Acadia (NASDAQ: ACAD) stands to get as much as $395 million in milestone payments from Mississauga, Canada-based Biovail. Besides the upfront payment, Acadia stands to get $160 million in milestone payments if it can successfully complete clinical trials and regulatory applications, another $160 million in sales milestones, and $45 million if the drug can be applied for another use. Acadia will receive 15 percent royalties on sales below $100 million a year, and that percentage will rise to 20 percent for sales above that threshold.

The news was a major boost to Acadia, causing its stock to more than double this morning from $1 to $2.52 at 9:53 am Eastern.

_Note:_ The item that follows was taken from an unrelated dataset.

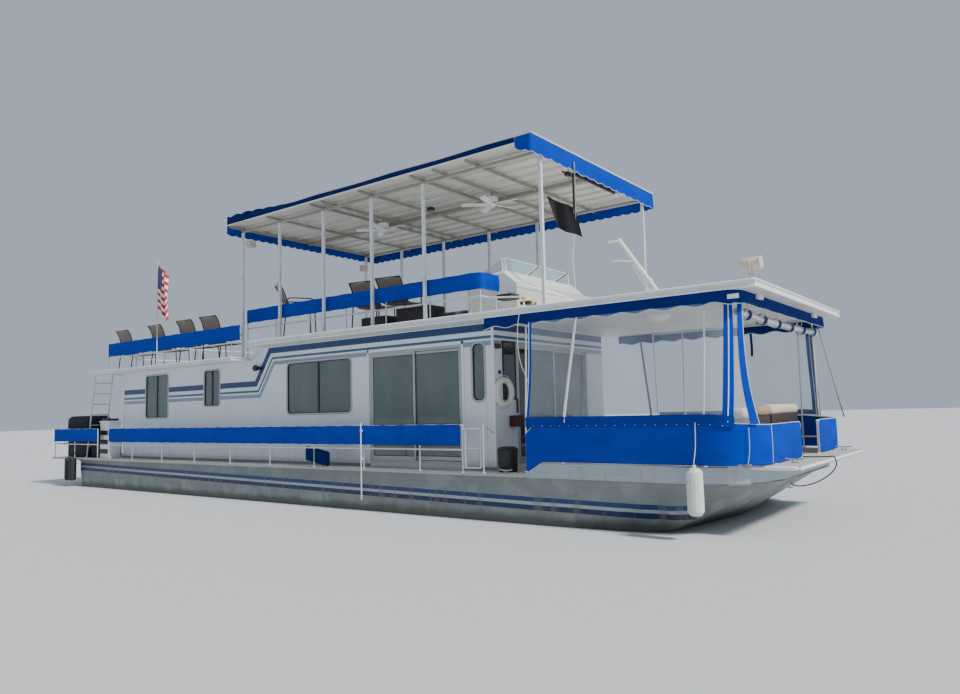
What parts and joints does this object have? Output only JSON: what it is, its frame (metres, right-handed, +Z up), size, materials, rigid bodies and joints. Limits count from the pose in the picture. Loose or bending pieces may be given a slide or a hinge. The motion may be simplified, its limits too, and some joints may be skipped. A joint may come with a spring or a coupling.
{
  "type": "cruising houseboat",
  "caption": "Aluminium cruising houseboat with a panelled cabin, fabric-sided porch, roofed upper deck, flybridge helm and stern drives.",
  "frame": {"origin": "on the centreline amidships, at the waterline", "axes": "+X to the bow, +Y to port, +Z up"},
  "size_m": [19.7519, 5.0978, 6.91],
  "materials": {
    "hull_aluminium": "bare brushed marine aluminium, streaked, with painted boot stripes",
    "deck": "pale non-skid deck paint with a light edge",
    "panel": "white gloss-painted aluminium panels with coloured stripes",
    "roof": "off-white painted sheet, lightly weathered",
    "pipe": "white-grey coated tube",
    "blue_fabric": "royal blue woven acrylic canvas",
    "clear_vinyl": "clear flexible sheet, softly rippled",
    "window_glass": "tinted glass in slim frames",
    "gelcoat": "white moulded gelcoat",
    "metal": "brushed steel",
    "drive_paint": "black gloss-painted casting",
    "black_plastic": "black moulded plastic",
    "striped_cloth": "red and white striped flag cloth with a blue corner",
    "foam": "white soft-skinned foam",
    "white_line": "white braided line",
    "black_line": "black braided line"
  },
  "bodies": {
    "root": {"hull": "hull_aluminium", "engines": "metal", "main_deck": "deck", "bow_deck": "deck", "wall_starboard": "panel", "wall_port": "panel", "wall_front": "panel", "wall_aft": "panel", "window_starboard": "window_glass", "window_port": "window_glass", "side_door_starboard_fixed": "window_glass", "side_door_port_fixed": "window_glass", "front_door_fixed": "window_glass", "roof_aft": "roof", "roof_main": "roof", "rail_starboard": "pipe", "rail_port": "pipe", "rail_cover_starboard": "blue_fabric", "rail_cover_port": "blue_fabric", "rail_aft": "pipe", "rail_cover_aft": "blue_fabric", "ladder": "pipe", "porch_frame": "pipe", "porch_cover_starboard": "blue_fabric", "porch_cover_port": "blue_fabric", "curtain_starboard": "clear_vinyl", "curtain_port": "clear_vinyl", "porch_valance": "blue_fabric", "upper_rail": "pipe", "upper_cover_starboard": "blue_fabric", "upper_cover_port": "blue_fabric", "flag_striped": "striped_cloth", "top_rail": "pipe", "top_cover_starboard": "blue_fabric", "top_cover_port": "blue_fabric", "canopy_side_starboard": "pipe", "canopy_side_port": "pipe", "canopy_frame": "pipe", "canopy_roof": "roof", "canopy_valance": "blue_fabric", "fairing": "gelcoat", "windscreen": "window_glass", "life_ring": "foam", "fender": "foam", "fender_line": "white_line", "mooring_line": "black_line"},
    "aft_door": {"aft_door": "panel"},
    "side_door_starboard": {"side_door_starboard_slide": "window_glass"},
    "side_door_port": {"side_door_port_slide": "window_glass"},
    "front_door": {"front_door_slide": "window_glass"},
    "gate_starboard": {"gate_starboard": "pipe"},
    "gate_port": {"gate_port": "pipe"},
    "fan_fore": {"fan_fore": "gelcoat"},
    "fan_aft": {"fan_aft": "gelcoat"},
    "helm_wheel": {"helm_wheel": "black_plastic"},
    "mast": {"mast": "gelcoat"},
    "drive_starboard": {"drive_starboard": "drive_paint"},
    "drive_port": {"drive_port": "drive_paint"},
    "propeller_starboard": {"propeller_starboard": "metal"},
    "propeller_port": {"propeller_port": "metal"}
  },
  "joints": [
    {"name": "aft_door_hinge", "type": "hinge", "parent": "root", "child": "aft_door", "pos_m": [-7.1, 0.4, 1.75], "axis": [0, 0, -1], "range_deg": [0, 110]},
    {"name": "side_door_starboard_track", "type": "slide", "parent": "root", "child": "side_door_starboard", "axis": [-1, 0, 0], "range_m": [0, 1.02]},
    {"name": "side_door_port_track", "type": "slide", "parent": "root", "child": "side_door_port", "axis": [-1, 0, 0], "range_m": [0, 1.02]},
    {"name": "front_door_track", "type": "slide", "parent": "root", "child": "front_door", "axis": [0, -1, 0], "range_m": [0, 1.14]},
    {"name": "gate_starboard_hinge", "type": "hinge", "parent": "root", "child": "gate_starboard", "pos_m": [4.77, -2.415, 1.13], "axis": [0, 0, 1], "range_deg": [0, 90]},
    {"name": "gate_port_hinge", "type": "hinge", "parent": "root", "child": "gate_port", "pos_m": [4.77, 2.415, 1.13], "axis": [0, 0, -1], "range_deg": [0, 90]},
    {"name": "fan_fore_spin", "type": "hinge", "parent": "root", "child": "fan_fore", "pos_m": [4.094, -0.5, 5.66], "axis": [0, 0, 1], "continuous": true},
    {"name": "fan_aft_spin", "type": "hinge", "parent": "root", "child": "fan_aft", "pos_m": [1.183, -0.5, 5.66], "axis": [0, 0, 1], "continuous": true},
    {"name": "mast_fold", "type": "hinge", "parent": "root", "child": "mast", "pos_m": [7.39, 0, 3.358], "axis": [0, 1, 0], "range_deg": [-15, 112]},
    {"name": "drive_starboard_steer", "type": "hinge", "parent": "root", "child": "drive_starboard", "pos_m": [-8.43, -0.75, 0.09], "axis": [0, 0, 1], "range_deg": [-28, 28]},
    {"name": "drive_port_steer", "type": "hinge", "parent": "root", "child": "drive_port", "pos_m": [-8.43, 0.75, 0.09], "axis": [0, 0, 1], "range_deg": [-28, 28]},
    {"name": "helm_wheel_turn", "type": "hinge", "parent": "root", "child": "helm_wheel", "pos_m": [4.61, -0.42, 3.98], "axis": [-0.9394, 0, 0.3429], "range_deg": [-540, 540]},
    {"name": "propeller_starboard_spin", "type": "hinge", "parent": "drive_starboard", "child": "propeller_starboard", "pos_m": [-8.96, -0.75, -0.56], "axis": [1, 0, 0], "continuous": true},
    {"name": "propeller_port_spin", "type": "hinge", "parent": "drive_port", "child": "propeller_port", "pos_m": [-8.96, 0.75, -0.56], "axis": [1, 0, 0], "continuous": true}
  ],
  "couplings": [
    {"joint": "drive_port_steer", "follows": "drive_starboard_steer", "ratio": 1},
    {"joint": "helm_wheel_turn", "follows": "drive_starboard_steer", "ratio": -19.28}
  ]
}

Even more importantly, the partnership brings in much needed cash. Acadia had about $60 million in cash entering this year. So this deal, in combination with a Japanese partnership announced in March that brought in $25 million upfront, will keep its balance sheet from relatively healthy compared to the many biotechs running out of money for their drug development programs.

The drug, pimavanserin, is designed to block a receptor called 5-HT2a, which appears on cells in the brain. The compound is currently in the final stage of clinical trials for patients with psychosis related to Parkinson’s disease. Psychosis is considered common in Parkinson’s patients, and is thought to be caused by overuse of the standard L-dopa medication to relieve symptoms of the disease, like tremors and rigidity. About 1.5 million people in the U.S. have Parkinson’s, and Acadia estimates that as many as four out of 10 patients suffer from psychosis, which can be in the form of hallucinations or delusions. There is no treatment for this condition in Parkinson’s patients.